Define the number of observations in the sample, $N$, and the number of simulations, $S$.


In [3]:
N, S = 100, 1000

Parameters of the joint distribution of $X$ and $e$.


In [4]:
mean = [0,0]
rho = .1
cov = [[1, rho], [rho, 1]]

Regression level and slope.


In [5]:
alpha, beta = 2, 3

Simulate $X$ and $e$ from multivariate normal distribution.


In [6]:
def simulate_data(mean, cov, alpha, beta, size):
    X, e = np.random.multivariate_normal(mean, cov, size).T
    Y = alpha + beta * X + e
    return Y, X

Y, X = simulate_data(mean, cov, alpha, beta, (N, S))

OLS Estimator

Define two functions which should return the same slope parameter. The difference is in the implementation. The first one is a bit more natural since it uses NumPy matrices. This allows to use * symbol to multiply matrices. the second uses NumPy arrays instead. This implementation requires the use of dot function.


In [7]:
def ols_matrix(Y,X):
    Y = np.matrix(Y).T
    X = np.matrix(np.vstack((np.ones_like(X), X))).T
    beta = np.array(inv(X.T * X) * (X.T * Y))
    return float(beta[1])

def ols_array(Y,X):
    X = np.vstack((np.ones_like(X), X)).T
    Qxx = np.dot(X.T, X)
    Qxy = np.dot(X.T, Y)
    beta = np.dot(inv(Qxx), Qxy)
    return float(beta[1])

def ols_lstsq(Y,X):
    X = np.vstack((np.ones_like(X), X)).T
    beta = lstsq(X,Y)[0]
    return float(beta[1])

Compute the estimates

Now we need to initialize two containers for our estimates in each simulated sample.


In [8]:
beta_hat1, beta_hat2, beta_hat3 = [], [], []

For each simulated sample we compute the estimate and append it to the list.

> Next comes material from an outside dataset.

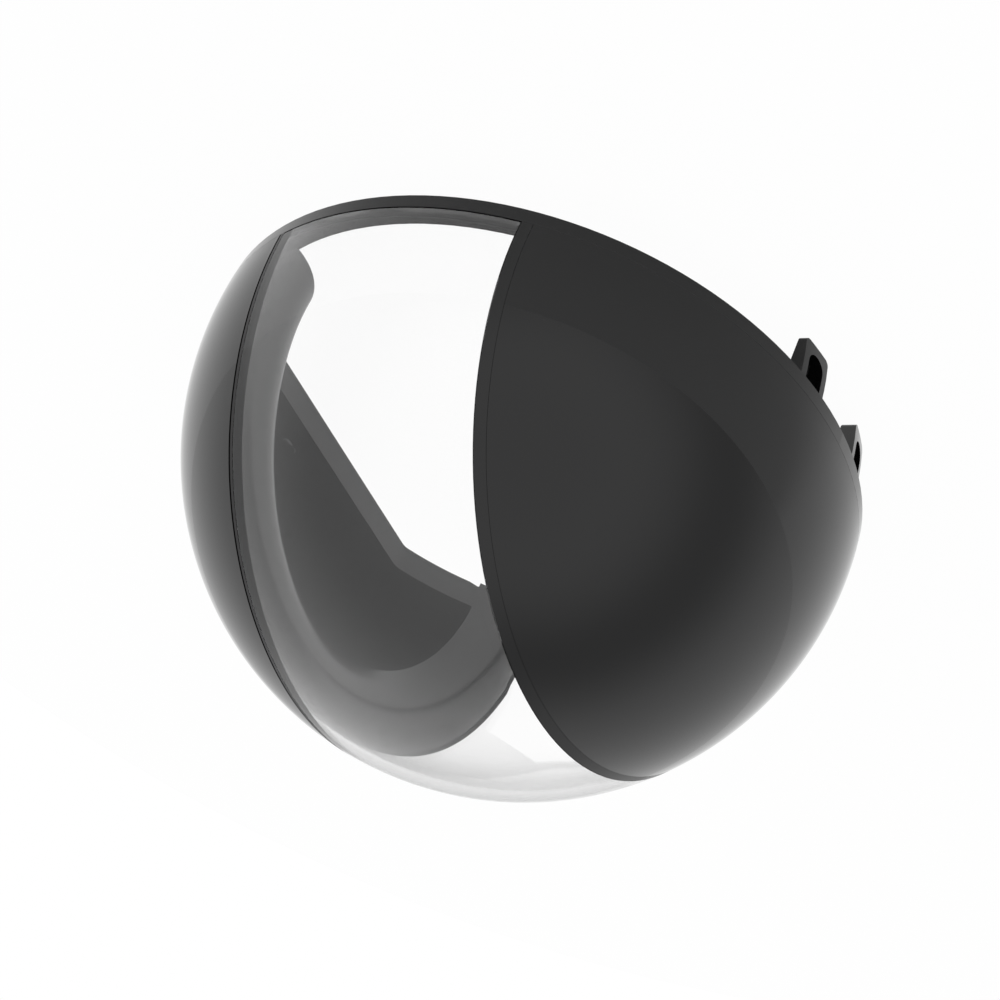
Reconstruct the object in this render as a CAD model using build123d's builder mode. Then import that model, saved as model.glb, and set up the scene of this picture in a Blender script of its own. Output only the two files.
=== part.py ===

IPython "magic" %%timeit will show how much time was spent in the current block.


In [9]:
%%time
for y, x in zip(Y, X):
    beta_hat1.append(ols_matrix(y, x))


CPU times: user 484 ms, sys: 16 ms, total: 500 ms
Wall time: 254 ms

Same for the second implimentation through arrays instead of matrices.


In [10]:
%%time
for y, x in zip(Y, X):
    beta_hat2.append(ols_array(y, x))


CPU times: user 160 ms, sys: 4 ms, total: 164 ms
Wall time: 107 ms

In [11]:
%%time
for y, x in zip(Y, X):
    beta_hat3.append(ols_lstsq(y, x))


CPU times: user 436 ms, sys: 8 ms, total: 444 ms
Wall time: 233 ms

Analyze the results

Are the results equal?


In [12]:
print(np.array_equal(beta_hat1, beta_hat2))
print(np.array_equal(beta_hat1, beta_hat3))
print(np.allclose(beta_hat1, beta_hat3, atol=1e-20))


True
False
True

Plot the histogram.


In [13]:
plt.figure(figsize = (12, 6))
plt.hist(beta_hat1, 50, histtype='stepfilled', normed=True, lw=0, alpha=.5, label='Density')
plt.axvline(beta, color='red', lw=5, label='True')
plt.axvline(np.mean(beta_hat1), color='black', lw=5, label='Mean Estimate')
plt.xlabel(r'$\hat{\beta}$')
plt.ylabel('%')
plt.legend()
plt.show()


Monte Carlo experiment

Run estimation for all sample sizes and all simulated data.


In [14]:
nobs = [250, 500, 1000, 2000]

beta_hat = []
for N in nobs:
    Y, X = simulate_data(mean, cov, alpha, beta, (N, S))
    temp = []
    for y, x in zip(Y, X):
        temp.append(ols_array(y, x))
    beta_hat.append(temp)
    
beta_hat = np.array(beta_hat)

Plot densities of the estimates.


In [15]:
plt.figure(figsize=(8, 5))
for i in range(len(nobs)):
    sns.kdeplot(beta_hat[i], alpha=.4, lw=3, shade=True, label=nobs[i])
plt.axvline(beta, color='red', lw=3, label='True')
plt.xlabel(r'$\hat{\beta}$')
plt.ylabel('%')
plt.legend(title='N')
plt.show()